Proposed legislation on farms would elevate one profession over all others.

No favors for farms

Farming may fall somewhere near the ranks of apple pie and baseball in its importance to the American ethos, but ensuring all citizens have equal protection under the law should be far more important. Unfortunately, some state lawmakers want to enshrine special protections for farmers into the Indiana constitution.

House Joint Resolution 5 and Senate Joint Resolution 27, identical pieces of legislation making their way through the two chambers, seek to amend the Indiana Constitution to prevent any legislative body from adopting any rules regulating farming.

“It makes unconstitutional any law governing farming,” said Kim Ferraro, an attorney and director of water and agricultural policy for the Hoosier Environmental Council. “It seems to elevate one profession over all others for constitutional protections.”

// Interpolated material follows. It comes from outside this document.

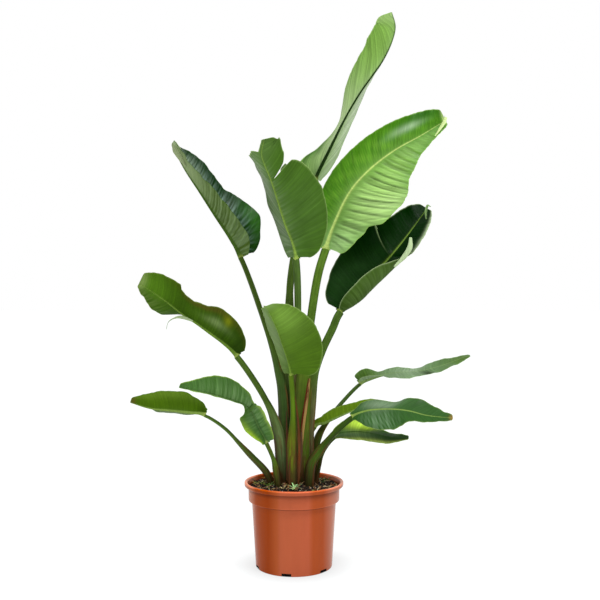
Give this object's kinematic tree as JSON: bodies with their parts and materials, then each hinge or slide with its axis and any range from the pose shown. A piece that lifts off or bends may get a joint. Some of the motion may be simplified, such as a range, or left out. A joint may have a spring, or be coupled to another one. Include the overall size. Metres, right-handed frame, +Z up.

The amendment, apparently, would prevent any rules regulating large industrial agricultural businesses such as confined animal feeding operations. It would also prevent any laws that protect public health and private property rights for Hoosiers who are not farmers. Even zoning laws could be challenged.

A resolution must be approved in two separately elected sessions and then win approval in a statewide referendum before the constitution is amended.

State legislators are also proposing a slew of bills that purport to promote the interests of agriculture and farming in Indiana, but as written would prohibit state and local governments from creating rules that protect communities from water pollution or other public health threats.

Senate Bill 571, authored by Sen. Jim Banks, R-Columbia City, requires the Indiana Board of Animal Health to develop standards for agricultural management practices. The problem is the proposed bill calls for the standards to be developed according to recommendations from livestock and farming organizations. The agricultural industry would be writing its own rules.

It’s also unclear whether the animal health board is the right state agency to develop standards for all agricultural sectors.

The bill prohibits other political subdivisions from enacting any ordinances regulating agricultural operations without receiving the approval of the state animal health board. It violates the principle of home rule by preventing locally elected officials from creating legislation to address local issues.

It creates one-size-fits-all standards and ignores the fact that some communities – those with a high number of CAFOs, for example – are going to have different concerns from others.

The bill also provides additional immunity from lawsuits. As long as the farming operation conforms to the animal health board’s standards, the agricultural operation could not be declared a public nuisance – even if the farm operations harm neighboring property owners or the community.

Opponents of CAFOs and other big farming operations could be dissuaded from filing legitimate legal challenges if bills to limit lawsuits are adopted.

Senate Bills 131 and 178 are nearly identical bills that seek to change state law so that the courts are required to award attorneys’ fees to the prevailing party when a lawsuit is deemed groundless or frivolous. Sen. Dennis Kruse, R-Auburn, authored SB 131, which is assigned to the Judiciary Committee. Sens. Banks and Carlin Yoder, R-Middlebury, authored SB 178, which is assigned to the civil law committee.

The bills are similar to a bill from last year that applied specifically to CAFO operations. It was authored by Rep. William Friend, a CAFO owner.

Senate Bill 88, authored by Sen. Mike Delph, R-Carmel, also would require courts to make the losing party pay all legal fees, but it goes further in that it includes all civil lawsuits, not just those ruled frivolous.

If it passes, Indiana would be the first state in America to adopt a “loser pays” system.

State law already provides ample protection against frivolous lawsuits and allows courts the discretion to award attorneys’ fees when appropriate.

All of the proposed legislation requires judges to punish anyone who attempts to seek redress through the legal system and loses. It would make it even more difficult for people of modest means with legitimate complaints to seek relief from the courts.